Some on-field story lines to consider heading into Super Bowl XLIX

Russell+Wilson+and+Pete+Carroll+make+for+a+formidable+duo
Russell Wilson and Pete Carroll make for a formidable duo

Because the super-awesome national media spent all of last week talking about some players’ personal ball preferences, there is only a short time left to actually break down the on-field story lines of what should be a fantastic Super Bowl. The Patriots are bringing in one of the most balanced teams they’ve had in the Belichick era while Seattle is riding high off of a miraculous NFC Championship comeback and boast one of the best defenses in NFL history. Here are a few things to keep an eye on Sunday night.
1. Brandon Browner will be tested
Browner spent his entire career prior to this season as a Seahawk, and he was Russell Wilson’s teammate the past two years. Wilson is smart enough to know how to exploit the big man’s weaknesses, so look for Browner to be picked on early and often. The Patriots should be well aware of this and will give him plenty of safety help over the top, but Jermaine Kearse and Doug Baldwin will have their opportunities on intermediate crossing routes and rub plays. Browner’s ability to play those shorter patterns in man-to-man coverage will be important if the Patriots want to be able to get off the field on third down and protect the red zone.
2. Don’t be afraid to take risks on offense
Seattle’s defense is scary good — they had a run this season in which they gave up 39 points in six weeks — but that was against world beaters like Austin Davis, Ryan Lindley, and Shaun Hill. Tom Brady is known for taking care of the ball in big spots, and you can bet your butt this won’t look like last year’s Super Bowl, when Peyton Manning was about as careless with the ball as can be. It’ll be tough to work the outside against Richard Sherman (assuming he’s healthy) and Byron Maxwell, but there will be room over the middle if Brady can fit the ball into tight windows. Amendola and Vereen should be factors there, and the Seahawks have shown they’re susceptible to play action, which could open up a big play to Gronk or Brandon Lafell.
3. Don’t expect to see the new “ineligible” formations from the Ravens and Colts games
Now that the Patriots have put those ploys on tape, they’ll be far less effective this time around, especially against an extremely competent Seattle coaching staff. Look for more offensive plays from base packages, especially the offset-I with James Develin leading the way for Legarrette Blount. There may be some trick plays, but they’d be in the gadget category (Edelman’s option pass, the trick pass to Matthew Slater, a flea-flicker).
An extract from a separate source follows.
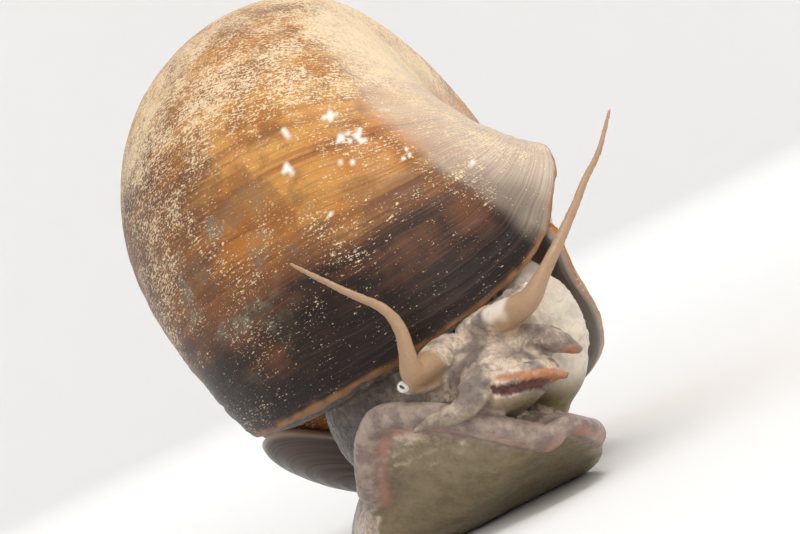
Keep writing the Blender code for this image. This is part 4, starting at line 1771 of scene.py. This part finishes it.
TENTACLES = [
    Tentacle(
        side="right",
        path=(
            (-6.5, -22.0, 17.4, 1.9, 1.7), (-10.2, -24.6, 17.1, 1.5, 1.4),
            (-12.1, -25.9, 17.3, 1.2, 1.15), (-12.0, -26.6, 19.2, 0.85, 0.8),
            (-11.6, -26.7, 21.6, 0.68, 0.65), (-12.1, -26.3, 24.0, 0.52, 0.5),
            (-13.6, -24.2, 26.6, 0.42, 0.4), (-15.1, -22.6, 29.1, 0.34, 0.34),
            (-16.5, -21.0, 31.6, 0.22, 0.22),
        ),
        stalk=(
            (-8.0, -22.6, 15.6, 1.3, 1.2), (-10.6, -24.0, 15.8, 1.1, 1.0),
            (-12.5, -24.7, 16.3, 0.85, 0.85),
        ),
        look=(-0.55, -0.80, 0.1),
    ),
    Tentacle(
        side="left",
        path=(
            (-3.2, -22.5, 18.0, 1.8, 1.6), (-1.2, -26.6, 18.3, 1.6, 1.5),
            (0.6, -28.8, 18.6, 1.2, 1.15), (3.3, -29.4, 20.5, 0.75, 0.72),
            (6.3, -29.1, 22.5, 0.6, 0.58), (9.7, -28.3, 24.8, 0.48, 0.46),
            (12.1, -27.6, 26.5, 0.42, 0.4), (15.0, -26.7, 28.2, 0.36, 0.34),
            (17.5, -25.5, 30.1, 0.3, 0.3), (19.6, -24.2, 31.7, 0.22, 0.22),
        ),
        stalk=(
            (-1.5, -22.6, 18.4, 1.2, 1.1), (0.4, -24.2, 19.2, 1.0, 0.95),
            (1.9, -25.4, 19.5, 0.85, 0.85),
        ),
        look=(0.75, -0.55, 0.3),
    ),
]

FLESH_NODES = (
    "mantle", "neck", "head", "snout", "foot_front", "foot_middle", "foot_tail", "siphon_lobe",
    "palp_right", "palp_left", "tentacle_right_base", "tentacle_right_middle",
    "tentacle_right_tip", "tentacle_left_base", "tentacle_left_middle", "tentacle_left_tip",
    "eyestalk_right", "eyestalk_left",
)


def main() -> None:
    """Build the animal over its frame, then the studio."""
    logging.basicConfig(level=logging.INFO, format="%(message)s")
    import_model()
    speckle, growth = make_speckle_group(), make_growth_group()
    shell_finish = ShellFinish().make(speckle, growth)
    skin_finish = SkinFinish().make(speckle)
    horn_finish = HornFinish().make(speckle)
    eye_finish = EyeFinish().make(speckle)
    coil = Coil()
    for part, finish in (
        (Shell(coil), shell_finish), (Scoop(coil), shell_finish), (Operculum(coil), horn_finish),
        (SoftBody(coil, TENTACLES), skin_finish),
    ):
        part.dress(part.build(), finish)
    for tentacle in TENTACLES:
        tentacle.dress(tentacle.build_eye(), eye_finish)

    studio = Studio()
    studio.build_floor(StudioFinish().make())
    studio.build_lights()
    studio.build_camera()


if __name__ == "__main__":
    main()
4. The Patriots have the personnel to contain Russell wilson
Jamie Collins has come on very strong over the second half of the year and Donta Hightower has great athleticism. Look for one of them to be assigned as a “spy” on Wilson, meaning it’ll be their responsibility to keep the elusive scramble in the pocket. Wilson throws a great deep ball but can struggle with accuracy (as was shown in his god-awful first half of the NFC Championship Game). Containing Wilson is the best way to force the Seahawks off the field. If they can’t convert on third down there will be no chance for Marshawn Lynch to get his fair share of carries. Lynch is the one player on the Seahawks offense New England has no answer for, so keeping his hands off the ball (and his crotch) will be key.